Scientists have developed an algorithm that can fasten the process, improve the efficiency and reduce the costs of drug development. The robotic system holds much potential in transforming the drug discovery process.

Drug discovery is a tedious, lengthy process that involves numerous laboratory tests to analyze the effects of various drugs on different target proteins. Determining the target proteins alone is a big task. Looking for the right drug to induce the right effect is even more enormous. To date, scientists need to come up with a hypothetical guess to pick the right experiment to conduct.

Now, a team of scientists from Carnegie Mellon University (CMU) in the U.S. created a robotic system that can do the mounting tasks. The scientists have utilized 96 cells and 96 drugs that amount to 9,216 potential experiments.

The team has developed an algorithm that scanned all 96 cells and determined the phenotypes or protein location in each one. The individual effects of all 96 drugs were also recorded. With each round, the AI was able to identify patterns in the phenotypes.

The AI "learned" about the cells, drugs and their interactions after each test run. It grouped similar images together and soon it was able to pinpoint new phenotypes without any help from the research team. Out of the original 9,216 potential experiments, the AI conducted 2,697 experiments in just 30 rounds. The gathered data was used to create a predictive model that can guess the results of other potential experiments that were not measured.

 "[The algorithm] was able to learn a 92 percent accurate model for how the 96 drugs affected the 96 proteins," said the research team. This feat was achieved by pursuing only 29 percent of nearly 10,000 possible combinations. The robotic system was able to reduce the number of necessary drug experiments by 70 percent.

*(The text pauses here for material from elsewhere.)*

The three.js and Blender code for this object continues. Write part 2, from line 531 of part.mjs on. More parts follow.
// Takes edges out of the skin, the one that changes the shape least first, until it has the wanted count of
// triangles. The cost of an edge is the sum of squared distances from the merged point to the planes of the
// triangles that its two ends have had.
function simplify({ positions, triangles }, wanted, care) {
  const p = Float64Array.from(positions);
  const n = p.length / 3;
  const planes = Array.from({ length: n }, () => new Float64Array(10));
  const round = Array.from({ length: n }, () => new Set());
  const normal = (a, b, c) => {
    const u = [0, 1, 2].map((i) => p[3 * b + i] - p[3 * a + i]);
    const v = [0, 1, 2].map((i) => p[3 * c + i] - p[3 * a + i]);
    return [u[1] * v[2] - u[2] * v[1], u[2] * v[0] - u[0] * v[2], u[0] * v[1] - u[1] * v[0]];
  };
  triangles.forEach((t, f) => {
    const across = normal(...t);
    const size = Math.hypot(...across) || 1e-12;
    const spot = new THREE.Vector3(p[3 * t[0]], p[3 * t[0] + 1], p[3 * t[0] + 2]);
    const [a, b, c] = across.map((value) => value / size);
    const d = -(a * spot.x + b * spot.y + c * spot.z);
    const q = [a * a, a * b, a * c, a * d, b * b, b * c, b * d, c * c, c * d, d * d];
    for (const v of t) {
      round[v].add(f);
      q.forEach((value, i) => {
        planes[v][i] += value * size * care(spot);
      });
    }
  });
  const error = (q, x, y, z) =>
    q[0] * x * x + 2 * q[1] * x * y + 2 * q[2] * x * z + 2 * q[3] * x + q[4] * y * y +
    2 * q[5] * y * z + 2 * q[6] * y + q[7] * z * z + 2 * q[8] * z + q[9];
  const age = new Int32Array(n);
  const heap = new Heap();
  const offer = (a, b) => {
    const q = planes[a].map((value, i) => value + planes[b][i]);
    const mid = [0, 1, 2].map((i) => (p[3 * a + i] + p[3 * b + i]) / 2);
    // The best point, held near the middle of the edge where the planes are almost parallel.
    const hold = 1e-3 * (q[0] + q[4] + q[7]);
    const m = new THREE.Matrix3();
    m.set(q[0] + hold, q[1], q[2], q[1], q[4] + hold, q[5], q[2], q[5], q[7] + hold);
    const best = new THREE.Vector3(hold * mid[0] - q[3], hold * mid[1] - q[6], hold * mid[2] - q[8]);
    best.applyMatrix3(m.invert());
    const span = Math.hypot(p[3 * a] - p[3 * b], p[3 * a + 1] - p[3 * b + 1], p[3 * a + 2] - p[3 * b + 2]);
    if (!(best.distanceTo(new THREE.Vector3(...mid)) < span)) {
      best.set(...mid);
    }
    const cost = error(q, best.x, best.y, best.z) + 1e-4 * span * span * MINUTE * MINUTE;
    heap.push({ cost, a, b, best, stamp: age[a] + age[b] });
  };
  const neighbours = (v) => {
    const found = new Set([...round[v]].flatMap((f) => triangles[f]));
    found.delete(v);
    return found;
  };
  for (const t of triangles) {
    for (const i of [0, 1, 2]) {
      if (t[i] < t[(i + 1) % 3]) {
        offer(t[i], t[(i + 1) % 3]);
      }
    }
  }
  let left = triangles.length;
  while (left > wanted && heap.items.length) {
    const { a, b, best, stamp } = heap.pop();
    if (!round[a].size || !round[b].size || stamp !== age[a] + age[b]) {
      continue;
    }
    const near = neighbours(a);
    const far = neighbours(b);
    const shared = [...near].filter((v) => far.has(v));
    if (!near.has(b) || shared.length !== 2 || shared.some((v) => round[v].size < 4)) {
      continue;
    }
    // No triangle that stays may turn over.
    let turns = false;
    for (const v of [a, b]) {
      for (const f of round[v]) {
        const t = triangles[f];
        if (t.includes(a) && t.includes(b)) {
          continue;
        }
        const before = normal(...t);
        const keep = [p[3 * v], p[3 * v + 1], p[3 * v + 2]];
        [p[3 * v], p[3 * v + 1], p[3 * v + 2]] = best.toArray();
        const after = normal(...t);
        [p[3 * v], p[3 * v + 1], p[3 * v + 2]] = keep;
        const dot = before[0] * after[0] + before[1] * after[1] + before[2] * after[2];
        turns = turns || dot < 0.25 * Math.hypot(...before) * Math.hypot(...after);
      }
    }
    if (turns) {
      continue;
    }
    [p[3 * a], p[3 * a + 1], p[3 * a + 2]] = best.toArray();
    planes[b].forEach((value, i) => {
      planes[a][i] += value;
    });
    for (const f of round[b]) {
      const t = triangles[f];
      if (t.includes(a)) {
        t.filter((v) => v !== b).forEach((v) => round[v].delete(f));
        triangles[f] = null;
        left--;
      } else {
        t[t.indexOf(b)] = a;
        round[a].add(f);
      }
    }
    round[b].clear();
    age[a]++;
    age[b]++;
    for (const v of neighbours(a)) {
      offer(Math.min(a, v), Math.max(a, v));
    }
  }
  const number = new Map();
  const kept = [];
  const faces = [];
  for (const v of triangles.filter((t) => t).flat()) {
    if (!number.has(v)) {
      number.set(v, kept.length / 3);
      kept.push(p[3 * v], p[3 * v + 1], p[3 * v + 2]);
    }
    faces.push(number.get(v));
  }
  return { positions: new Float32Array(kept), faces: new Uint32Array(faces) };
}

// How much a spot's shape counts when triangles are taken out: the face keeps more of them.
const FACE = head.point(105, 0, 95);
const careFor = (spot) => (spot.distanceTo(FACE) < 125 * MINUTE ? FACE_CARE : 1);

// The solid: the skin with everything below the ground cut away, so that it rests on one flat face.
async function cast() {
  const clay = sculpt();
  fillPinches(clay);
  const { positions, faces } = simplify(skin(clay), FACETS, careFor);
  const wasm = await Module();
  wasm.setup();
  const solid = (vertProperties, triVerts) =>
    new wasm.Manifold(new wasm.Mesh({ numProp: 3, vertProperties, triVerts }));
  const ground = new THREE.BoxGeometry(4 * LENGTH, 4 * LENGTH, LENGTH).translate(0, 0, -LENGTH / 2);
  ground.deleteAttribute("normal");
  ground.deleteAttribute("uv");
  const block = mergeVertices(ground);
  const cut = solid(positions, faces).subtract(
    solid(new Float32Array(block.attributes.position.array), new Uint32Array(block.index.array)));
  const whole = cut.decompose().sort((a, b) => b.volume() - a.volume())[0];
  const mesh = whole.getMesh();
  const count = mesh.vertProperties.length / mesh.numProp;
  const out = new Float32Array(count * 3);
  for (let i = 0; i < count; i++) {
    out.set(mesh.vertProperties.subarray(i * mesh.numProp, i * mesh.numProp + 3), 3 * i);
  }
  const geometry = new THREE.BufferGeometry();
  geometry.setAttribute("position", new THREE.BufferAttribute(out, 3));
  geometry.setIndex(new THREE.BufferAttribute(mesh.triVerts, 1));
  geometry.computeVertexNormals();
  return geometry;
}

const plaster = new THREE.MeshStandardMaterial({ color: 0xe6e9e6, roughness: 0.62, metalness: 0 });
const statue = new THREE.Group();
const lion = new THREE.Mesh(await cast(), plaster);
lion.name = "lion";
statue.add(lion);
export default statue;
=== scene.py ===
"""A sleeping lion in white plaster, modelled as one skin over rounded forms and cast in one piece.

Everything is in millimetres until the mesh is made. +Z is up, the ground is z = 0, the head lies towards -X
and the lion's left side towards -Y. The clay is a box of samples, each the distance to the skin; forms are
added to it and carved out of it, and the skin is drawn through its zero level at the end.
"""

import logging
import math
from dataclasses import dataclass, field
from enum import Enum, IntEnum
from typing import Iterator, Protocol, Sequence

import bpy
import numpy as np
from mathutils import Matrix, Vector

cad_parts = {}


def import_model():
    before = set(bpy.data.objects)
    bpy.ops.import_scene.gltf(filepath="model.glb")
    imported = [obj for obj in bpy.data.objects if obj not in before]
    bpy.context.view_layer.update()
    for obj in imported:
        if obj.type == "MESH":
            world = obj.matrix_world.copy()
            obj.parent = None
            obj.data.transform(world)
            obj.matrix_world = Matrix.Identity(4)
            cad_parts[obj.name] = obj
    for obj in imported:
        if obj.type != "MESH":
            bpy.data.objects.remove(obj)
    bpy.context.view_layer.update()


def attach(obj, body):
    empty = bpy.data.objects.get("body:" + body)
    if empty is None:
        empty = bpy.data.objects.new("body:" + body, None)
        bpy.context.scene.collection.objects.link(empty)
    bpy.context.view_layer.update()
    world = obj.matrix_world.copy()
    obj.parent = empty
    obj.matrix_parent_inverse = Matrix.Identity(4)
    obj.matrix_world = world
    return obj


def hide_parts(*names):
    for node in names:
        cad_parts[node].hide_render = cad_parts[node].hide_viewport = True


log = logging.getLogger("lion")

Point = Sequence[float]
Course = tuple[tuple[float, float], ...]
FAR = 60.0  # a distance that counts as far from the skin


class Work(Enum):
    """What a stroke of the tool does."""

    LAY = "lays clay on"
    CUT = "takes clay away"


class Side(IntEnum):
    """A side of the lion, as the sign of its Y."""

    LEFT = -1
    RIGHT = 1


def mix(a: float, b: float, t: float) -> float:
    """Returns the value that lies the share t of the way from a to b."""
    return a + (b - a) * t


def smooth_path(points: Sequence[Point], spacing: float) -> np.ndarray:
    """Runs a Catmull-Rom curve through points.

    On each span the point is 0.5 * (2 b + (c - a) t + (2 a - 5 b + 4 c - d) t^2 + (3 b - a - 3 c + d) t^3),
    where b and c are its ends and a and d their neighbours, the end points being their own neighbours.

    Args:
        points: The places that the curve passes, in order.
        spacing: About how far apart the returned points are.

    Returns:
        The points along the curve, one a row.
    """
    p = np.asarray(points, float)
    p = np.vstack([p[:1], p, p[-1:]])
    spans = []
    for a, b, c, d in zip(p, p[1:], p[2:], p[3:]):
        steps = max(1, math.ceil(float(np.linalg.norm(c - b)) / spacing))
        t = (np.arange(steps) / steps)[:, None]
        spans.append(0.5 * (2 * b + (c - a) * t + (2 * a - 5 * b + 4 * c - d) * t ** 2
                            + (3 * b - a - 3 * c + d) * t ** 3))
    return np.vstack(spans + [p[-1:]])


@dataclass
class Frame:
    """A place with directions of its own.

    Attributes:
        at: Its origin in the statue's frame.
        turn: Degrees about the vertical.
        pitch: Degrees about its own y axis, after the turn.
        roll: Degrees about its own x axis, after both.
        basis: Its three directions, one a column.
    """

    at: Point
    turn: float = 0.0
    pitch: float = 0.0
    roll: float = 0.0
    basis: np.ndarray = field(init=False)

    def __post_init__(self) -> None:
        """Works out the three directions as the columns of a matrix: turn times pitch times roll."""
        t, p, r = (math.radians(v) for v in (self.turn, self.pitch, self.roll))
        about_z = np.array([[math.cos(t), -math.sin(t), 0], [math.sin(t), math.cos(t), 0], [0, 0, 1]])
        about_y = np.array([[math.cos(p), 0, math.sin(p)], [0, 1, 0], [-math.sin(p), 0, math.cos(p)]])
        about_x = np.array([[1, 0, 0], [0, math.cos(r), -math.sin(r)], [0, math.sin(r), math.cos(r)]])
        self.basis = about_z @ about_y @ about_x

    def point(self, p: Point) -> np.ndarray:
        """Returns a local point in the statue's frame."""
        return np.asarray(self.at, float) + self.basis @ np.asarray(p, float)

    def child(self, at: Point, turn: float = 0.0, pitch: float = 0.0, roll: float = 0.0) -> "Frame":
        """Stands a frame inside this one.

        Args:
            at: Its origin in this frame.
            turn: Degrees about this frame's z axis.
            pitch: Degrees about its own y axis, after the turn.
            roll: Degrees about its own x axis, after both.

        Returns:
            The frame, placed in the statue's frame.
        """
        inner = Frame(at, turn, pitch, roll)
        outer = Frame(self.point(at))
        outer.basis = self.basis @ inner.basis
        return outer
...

"Our work has shown that doing a series of experiments under the control of a machine learner is feasible even when the set of outcomes is unknown. We also demonstrated the possibility of active learning when the robot is unable to follow a decision tree," said senior author Robert F. Murphy who led the scientific team. Murphy is CMU's head of Computational Biology Department.

The findings were published in the journal eLife on Feb. 3.